Systems and surroundings have many practical applications in chemistry as well as in our own day-to-day lives. Without even knowing, we interact with thousands of closed and open systems everyday. For example, when packing lunch, food is normally placed in some sort of closed container (so that things don’t enter or leave the container). Anything can be defined as a system, and and everything else would then be the surroundings.

In reality,{C}the type of system one is dealing with has many implications regarding the assumptions and calculations one is allowed in chemistry. Furthermore, based on systems and surroundings, scientists have come up with a couple of laws known as laws of thermodynamics. The first and second law of thermodynamics, briefly stated, are:

1. The internal energy of an isolated system stays constant.
2. The entropy of an isolated system tends to increase.

The first law is based upon the definition of an isolated system. Internal energy is a sum of a system’s heat and work. As discussed earlier, heat and work are forms of energy. An isolated system is by definition a system that does not allow energy transfer. Thus, it makes sense to say that the internal energy of an isolated system stays constant because it does not change at all.
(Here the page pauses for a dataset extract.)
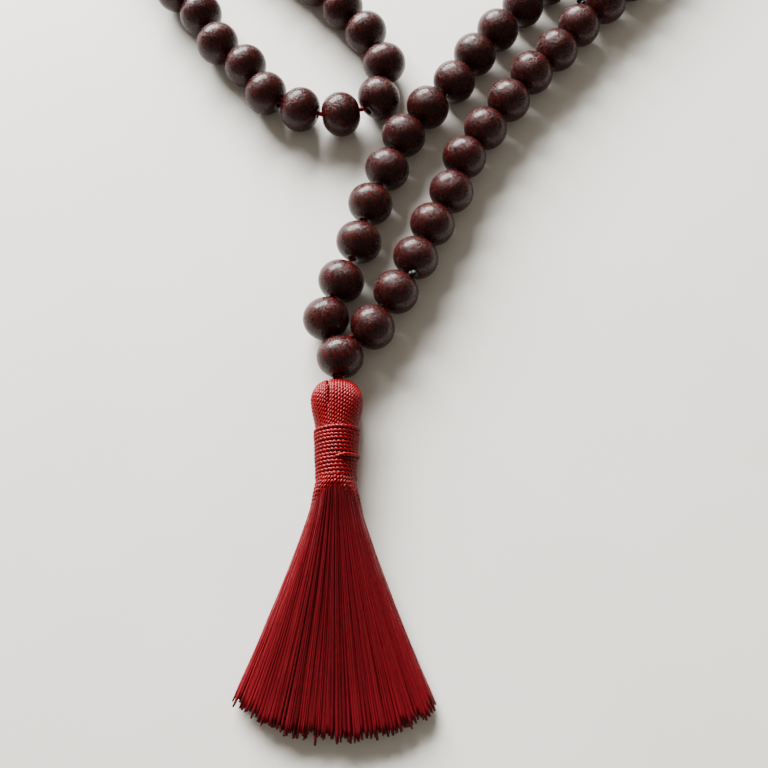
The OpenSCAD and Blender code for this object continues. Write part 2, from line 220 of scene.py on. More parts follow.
def beads_mesh(name, centres, headings, bore_r):
    """One mesh of turned beads: each is bead_profile spun about its hole, then set down at its
    place and heading. Attribute "grain" is the point in the wood that the bead was cut from."""
    profile = bead_profile(bore_r)
    around = np.linspace(0.0, 2 * math.pi, BEAD_AROUND, endpoint=False)
    along = np.repeat(profile[:, 0], BEAD_AROUND)
    out = np.repeat(profile[:, 1], BEAD_AROUND)
    spin = np.tile(around, len(profile))
    quads = ring_quads(len(profile), BEAD_AROUND, wrap_rows=True)
    count = len(centres)
    size = bead_luck.uniform(0.995, 1.015, (count, 1))
    length = bead_luck.uniform(1.0, 1.02, (count, 1))
    start = bead_luck.uniform(0.0, 2 * math.pi, (count, 1))
    x = along[None, :] * length
    y = out[None, :] * np.cos(spin + start) * size
    z = out[None, :] * np.sin(spin + start) * size
    wood = np.stack([np.broadcast_to(x, y.shape), y, z], axis=-1)
    lean = bead_luck.uniform(-0.5, 0.5, (count, 1))
    cut = np.stack([
        wood[..., 0] * np.cos(lean) - wood[..., 1] * np.sin(lean),
        wood[..., 0] * np.sin(lean) + wood[..., 1] * np.cos(lean),
        wood[..., 2]], axis=-1) / MM
    cut += bead_luck.uniform(-400.0, 400.0, (count, 1, 3))
    cos, sin = np.cos(headings)[:, None], np.sin(headings)[:, None]
    place = np.stack([
        centres[:, None, 0] + wood[..., 0] * cos - wood[..., 1] * sin,
        centres[:, None, 1] + wood[..., 0] * sin + wood[..., 1] * cos,
        GURU[2] + wood[..., 2]], axis=-1)
    step = np.arange(count)[:, None, None] * len(along)
    return add_mesh(name, place.reshape(-1, 3), (quads + step).reshape(-1, 4), [], rosewood,
                    {"grain": cut.reshape(-1, 3)})


def group_socket(group, name, kind, way, value=None):
    """One more named input or output on a node group."""
    socket = group.interface.new_socket(name, in_out=way, socket_type=kind)
    if value is not None:
        socket.default_value = value
    return socket


def math_node(nodes, links, operation, first, second):
    """A Math node whose inputs are sockets or plain numbers."""
    made = nodes.new("ShaderNodeMath")
    made.operation = operation
    for slot_at, value in enumerate((first, second)):
        if isinstance(value, (int, float)):
            made.inputs[slot_at].default_value = value
        else:
            links.new(value, made.inputs[slot_at])
    return made.outputs[0]


# The wood: long streaks of wine red in near-black brown, and short open pores along the grain
rosewood, nodes, links, shader = new_material("rosewood")
grain_at = nodes.new("ShaderNodeAttribute")
grain_at.attribute_name = "grain"
streak_map = nodes.new("ShaderNodeMapping")
streak_map.inputs["Scale"].default_value = (0.45, 1.0, 1.0)
links.new(grain_at.outputs["Vector"], streak_map.inputs["Vector"])
streak = nodes.new("ShaderNodeTexNoise")
streak.inputs["Scale"].default_value = 2.3
streak.inputs["Detail"].default_value = 6.0
streak.inputs["Roughness"].default_value = 0.68
streak.inputs["Distortion"].default_value = 0.35
links.new(streak_map.outputs["Vector"], streak.inputs["Vector"])
wood_colour = ramp(nodes, [
    (0.30, (0.005, 0.0012, 0.0014)), (0.46, (0.020, 0.0026, 0.0028)),
    (0.60, (0.060, 0.0052, 0.0045)), (0.74, (0.170, 0.0150, 0.0095))])
links.new(streak.outputs["Fac"], wood_colour.inputs["Fac"])
fine_map = nodes.new("ShaderNodeMapping")
fine_map.inputs["Scale"].default_value = (0.5, 1.0, 1.0)
links.new(grain_at.outputs["Vector"], fine_map.inputs["Vector"])
pores = nodes.new("ShaderNodeTexNoise")
pores.inputs["Scale"].default_value = 5.5
pores.inputs["Detail"].default_value = 3.0
pores.inputs["Roughness"].default_value = 0.6
links.new(fine_map.outputs["Vector"], pores.inputs["Vector"])
pore_mask = ramp(nodes, [(0.36, (0.0, 0.0, 0.0)), (0.50, (1.0, 1.0, 1.0))])
links.new(pores.outputs["Fac"], pore_mask.inputs["Fac"])
darkened = nodes.new("ShaderNodeMix")
darkened.data_type = "RGBA"
darkened.inputs["A"].default_value = (0.004, 0.0016, 0.0016, 1.0)
links.new(pore_mask.outputs["Color"], darkened.inputs["Factor"])
links.new(wood_colour.outputs["Color"], darkened.inputs["B"])
links.new(darkened.outputs["Result"], shader.inputs["Base Color"])
roughness = nodes.new("ShaderNodeMapRange")
roughness.inputs["To Min"].default_value = 0.34
roughness.inputs["To Max"].default_value = 0.17
links.new(pore_mask.outputs["Color"], roughness.inputs["Value"])
links.new(roughness.outputs["Result"], shader.inputs["Roughness"])
pore_bump = nodes.new("ShaderNodeBump")
pore_bump.inputs["Strength"].default_value = 0.5
pore_bump.inputs["Distance"].default_value = 0.00006
links.new(pore_mask.outputs["Color"], pore_bump.inputs["Height"])
links.new(pore_bump.outputs["Normal"], shader.inputs["Normal"])
shader.inputs["IOR"].default_value = 1.34
shader.inputs["Specular IOR Level"].default_value = 0.42
shader.inputs["Coat Weight"].default_value = 0.03
shader.inputs["Coat Roughness"].default_value = 0.12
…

The second law of thermodynamics, increasing entropy of an isolated system, asks for basic understanding of entropy. Entropy is the disorder within a system. For example, a solid has no disorder (atoms are packed into a cube and cannot move) whereas a gas has more disorder (atoms bouncing all over the place). Thus, this law states that the entropy of an isolated system tends to increase (i.e. a chemical reaction taking place in an isolated system will never have a liquid becoming a solid because that is a decrease in entropy).